Keep up with the latest in OTT video developments on our dedicated OTT video content channel here on Light Reading.

Even Google (Nasdaq: GOOG) is having a tough time. The gigabit network provider told attendees at the COMPTEL telecom conference this week that the cost of TV programming "is the single biggest impediment" to the company's fiber deployments. It's hard to sell Internet access without TV service, and traditional TV programming is supremely expensive.

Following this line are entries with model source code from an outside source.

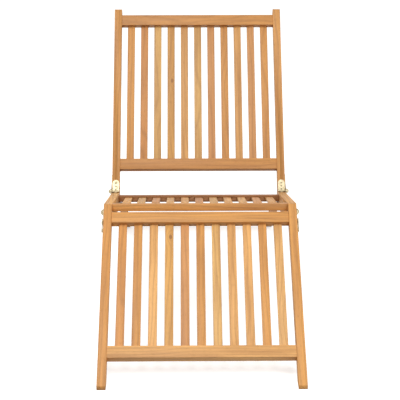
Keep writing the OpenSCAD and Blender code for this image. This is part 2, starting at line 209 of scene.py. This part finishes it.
class Field:
    """A value in a material. Arithmetic on it adds Math nodes."""

    def __init__(self, paint, socket):
        self.paint = paint
        self.socket = socket

    def math(self, operation, *values, clamp=False):
        settings = {"operation": operation, "use_clamp": clamp}
        return self.paint.out("ShaderNodeMath", settings, dict(enumerate(values)))

    def __add__(self, other):
        return self.math("ADD", self, other)

    __radd__ = __add__

    def __sub__(self, other):
        return self.math("SUBTRACT", self, other)

    def __rsub__(self, other):
        return self.math("SUBTRACT", other, self)

    def __mul__(self, other):
        return self.math("MULTIPLY", self, other)

    __rmul__ = __mul__

    def __truediv__(self, other):
        return self.math("DIVIDE", self, other)

    def __rtruediv__(self, other):
        return self.math("DIVIDE", other, self)

    def __pow__(self, other):
        return self.math("POWER", self, other)

    def sine(self):
        return self.math("SINE", self)

    def clamped(self):
        return self.math("ADD", self, 0.0, clamp=True)

    def or_more(self, other):
        return self.math("MAXIMUM", self, other)

    def step(self, low, high):
        """0 below low, 1 above high and smooth between them."""
        inputs = {"Value": self, "From Min": low, "From Max": high}
        return self.paint.out("ShaderNodeMapRange", {"interpolation_type": "SMOOTHSTEP"}, inputs)


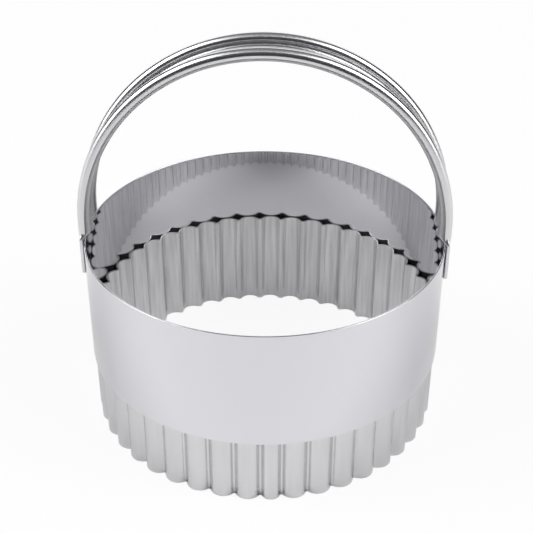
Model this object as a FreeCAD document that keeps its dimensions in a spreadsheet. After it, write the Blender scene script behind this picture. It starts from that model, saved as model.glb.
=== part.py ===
import FreeCAD, Part
import math
import os
import Sketcher

# Fluted biscuit cutter in sheet stainless steel, in millimetres.
# The cutting edge of the fluted ring stands on z = 0, the rings' common axis is z,
# and the handle's arch stands in the xz plane.

doc = FreeCAD.newDocument("fluted_cutter")
sheet = doc.addObject("Spreadsheet::Sheet", "sizes")

sizes = [
    ("band_diameter", 80.0, "outside of the plain band"),
    ("band_height", 27.4, "width of the strip the band is rolled from"),
    ("band_sheet", 0.4, "thickness of the band's sheet"),
    ("ring_height", 24.6, "width of the corrugated strip"),
    ("ring_overlap", 8.8, "how far the fluted ring reaches up inside the band"),
    ("ring_sheet", 0.4, "thickness of the corrugated sheet"),
    ("ring_clearance", 0.03, "gap between the flutes' crests and the band"),
    ("flute_count", 43, "flutes round the ring"),
    ("flute_depth", 1.45, "from crest to valley, on one face of the sheet"),
    ("valley_radius", 0.6, "bend in each valley, at the middle of the sheet"),
    ("seam_sector", 6.8, "degrees taken by the narrower flute where the strip's ends meet"),
    ("seam_turn", -86.3, "degrees from the x axis to that flute"),
    ("strap_sheet", 0.5, "thickness of the handle's sheet"),
    ("bead_pitch", 8.6, "between the crests of the handle's two beads"),
    ("bead_radius", 1.38, "outside of each bead"),
    ("bead_curl", 270, "degrees that the strap's edge is rolled through to make a bead"),
    ("web_depth", 2.1, "from the beads' crests down to the web between them"),
    ("web_radius", 0.35, "bend where a bead meets the web"),
    ("crest_stand", 0.25, "how far the beads stand out past the tabs"),
    ("leg_height", 4.1, "from the band's rim up to the arch's centre"),
    ("press_start", 0.3, "from the band's rim up to the end of the flat tab"),
    ("press_length", 1.9, "length over which the web slopes in from the flat tab"),
    ("tab_width", 12.4, "width of the flat tabs"),
    ("tab_shoulder", 1.2, "height over which a tab widens from the strap's width"),
    ("tab_length", 8.2, "how far the tabs reach down below the rim"),
    ("tab_corner", 1.0, "rounding of the tabs' lower corners"),
    ("fold_width", 1.25, "width of the rolled edge where it is pressed flat behind a tab"),
    ("fold_clearance", 0.03, "gap between that flattened edge and the band"),
    ("weld_diameter", 3.0, "dimple of one spot weld"),
    ("weld_depth", 0.1, "depth of a weld's dimple"),
    ("weld_pitch", 3.8, "between a tab's two spot welds"),
]
for row, (alias, value, meaning) in enumerate(sizes, start=1):
    sheet.set(f"A{row}", alias)
    sheet.set(f"B{row}", str(value))
    sheet.set(f"C{row}", meaning)
    sheet.setAlias(f"B{row}", alias)
doc.recompute()


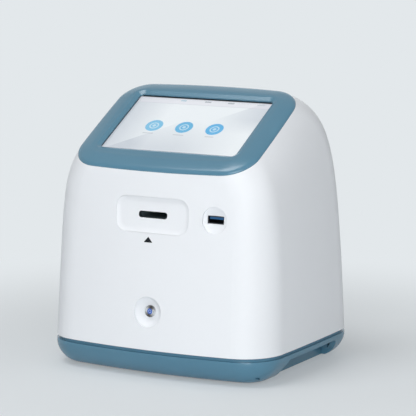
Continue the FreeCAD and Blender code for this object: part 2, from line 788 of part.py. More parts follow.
# Cover: the outer form, cut by a core that leaves walls, posts and bosses.
form = Piece("housing_form")
form_sections = []
for step, share in enumerate(COVER_SHARES):
    section = cover_section("form_%d" % step, share, sized(0))
    sketch = form.sketch(section["place"], "up", section["lean"])
    draw_bulged(sketch, section)
    form_sections.append(sketch)
form.loft(form_sections)

sketch = form.sketch(slot_point(sized(0)), "front", slot_lean)
draw_rounded(sketch, size.recess_width, size.recess_height, size.recess_radius)
form.pocket(sketch, DEEP, "both")

scoop("usb_dish", form, (size.usb_side, usb_y, size.usb_height), slot_lean, size.usb_dish_drop,
      size.usb_dish_depth, size.usb_dish_slope,
      lambda level, inset: draw_circle(level, size.usb_dish_radius - inset))
sketch = form.sketch((size.usb_side, usb_floor_y, size.usb_height), "front")
draw_rectangle(sketch, size.usb_width, size.usb_opening)
form.pocket(sketch, DEEP, "both")

scoop("button_dish", form, (0, button_y, size.button_height), 0, size.button_dish_drop,
      size.button_dish_depth, size.button_dish_slope,
      lambda level, inset: draw_circle(level, size.button_dish_radius - inset))
sketch = form.sketch((0, button_floor_y, size.button_height), "front")
draw_circle(sketch, size.button_body_radius + size.fit_gap)
form.pocket(sketch, DEEP, "both")

sketch = form.sketch((0, rear_seat_y, size.rear_middle), "front")
draw_rounded(sketch, size.rear_width + size.snug_gap * 2,
             size.rear_height + size.snug_gap * 2, size.rear_corner + size.snug_gap)
form.pocket(sketch, DEEP)
sketch = form.sketch((0, rear_seat_y, size.rear_middle), "front")
draw_rectangle(sketch, size.rear_width - rear_ledge_x * 2, size.rear_height - rear_ledge_z * 2)
form.pocket(sketch, DEEP, "both")

sketch = form.sketch(rim_point(size.window_shift, 0), "up", size.screen_tilt)
draw_rounded(sketch, size.window_width + (size.panel_margin + size.snug_gap) * 2,
             size.window_height + (size.panel_margin + size.snug_gap) * 2, size.window_radius)
form.pocket(sketch, DEEP, "both")

sketch = form.sketch(rim_point(0, 0), "up", size.screen_tilt)
peg_x = size.bracket_post_side
peg_y = size.bracket_post_depth / 2
for sign_x, sign_y in CORNERS:
    draw_circle(sketch, size.peg_radius + size.fit_gap, peg_x * sign_x, peg_y * sign_y)
form.pocket(sketch, size.peg_length + size.snug_gap)

sketch = form.sketch(rim_point(size.window_shift, panel_back), "up", size.screen_tilt)
for sign_x, sign_y in CORNERS:
    draw_circle(sketch, size.screw_radius + size.fit_gap, size.bracket_post_side * sign_x,
                size.bracket_post_depth * sign_y)
form.pocket(sketch, -panel_back - size.snug_gap, "back")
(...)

IP video services are growing, but they can't and won't offer a cheaper alternative for the same content that consumers are used to seeing on TV. Netflix Inc. (Nasdaq: NFLX) and Amazon.com Inc. (Nasdaq: AMZN) have shown that it's possible to get creative by combining long-tail movies and shows with some popular newer releases, and original programming. It may not look like standard TV, but it's likely the only way service providers will be able to offer a cheaper bundle.

Sony and Dish are learning that lesson the hard way.

— Mari Silbey, special to Light Reading

gconnery 10/9/2014 | 2:13:19 PM
Re: un-televised revolution... Yeah, if all of the "must carry" channels like ABC, CBS, NBC, Fox, WB, Disney and ESPN are part of gigantic packages that the companies won't license "unbundled" then this is the same story over again. 

These guys are making too much money with this kind of offering, and unless there is a regulatory change requiring unbundling or something (seems very unlikely), the only way this changes is the long slow attrition of customers as the pricing goes up faster than its worth compared to salaries/inflation.  Eventually enough people cut the cord/switch to OTA plus that something will happen. 

But its gonna take a long time. 

The only thing I wonder if they could try would be allowing you to buy packages along the lines of what they are being offered--ABC/ESPN/Disney/A&E for $X, CBS/CW for $Y, NBC/Comcast Sports/USA/E!/Universal/Bravo/Telemundo for $Z, etc.  I wonder if anybody would actually be happy to buy just some of these, like write off CBS to save $5 or $10 a month say.  Or if you're not a big sports fan drop ABC/ESPN/Disney/A&E to save quite a bit more.  I don't know if it would be successful.  But it might create a chink in the armor.  Make the smaller bundles consider offering themselves a la carte?
sam masud 10/8/2014 | 2:31:07 PM
Re: un-televised revolution... Like you, I ain't gonna shell out 80 bucks for OTT video. It's great that some OTT players are into developing their own content, but I fear we'd then be headed toward an OTT video walled garden, which means a sub would have to subscribe to multiple OTT video providers in order to have access to that content.

I understand that content is expensive, but if content providers can or are channeling their content via multiple OTT players, and hence reaching a larger market, shouldn't the cost of content be going down with the economies of scale...?

Ariella 10/8/2014 | 9:49:33 AM
Re: un-televised revolution... @kbode I can't fathom it either, but I'm not a sports fan. You can even hear such discussions pre-game, post-game, and post-post-game on the radio.
KBode 10/8/2014 | 8:55:47 AM
Re: un-televised revolution... I really think it comes down to live sports, really. And the gatekeepers are loosening their grip on that front slowly but surely, even though I think a lot of sports junkies really like to watch ESPN talking heads yelling at one another for some reason I can't quite fathom. :)
kq4ym 10/8/2014 | 8:43:05 AM
Re: un-televised revolution... DVR manufactuers are now selling units that will pick up those over the air channels which should not help the satellite and cable companies keep customers. But, I've always wondered by providers don't keep subscription fees low by offering ala carte channel choices. That might pursuade customers from cutting the cord.
Smoochy18 10/7/2014 | 8:40:42 PM
Re: un-televised revolution... Another issue for Dish... if people have local channels through an antenna, they are going to want a DVR for that.
Ariella 10/7/2014 | 5:52:12 PM
Re: un-televised revolution... I never did get why people shelled out so much money for cable. The Netflix approach makes a lot more sense: choosing what you want instead of paying for a whole package with loads of stuff you don't want. 
KBode 10/7/2014 | 1:07:30 PM
un-televised revolution... I cut the cord several years back and I'm just not sure I have any interest in paying $60 to $80 for a bundle of channels, most of which I won't watch. Wasn't the hope that these OTT services would shift us away from this model? I like that Netflix, Amazon and Hulu are focusing heavily on developing their own content -- this seems like the most logical path forward to help us escape this programming pricing dead end.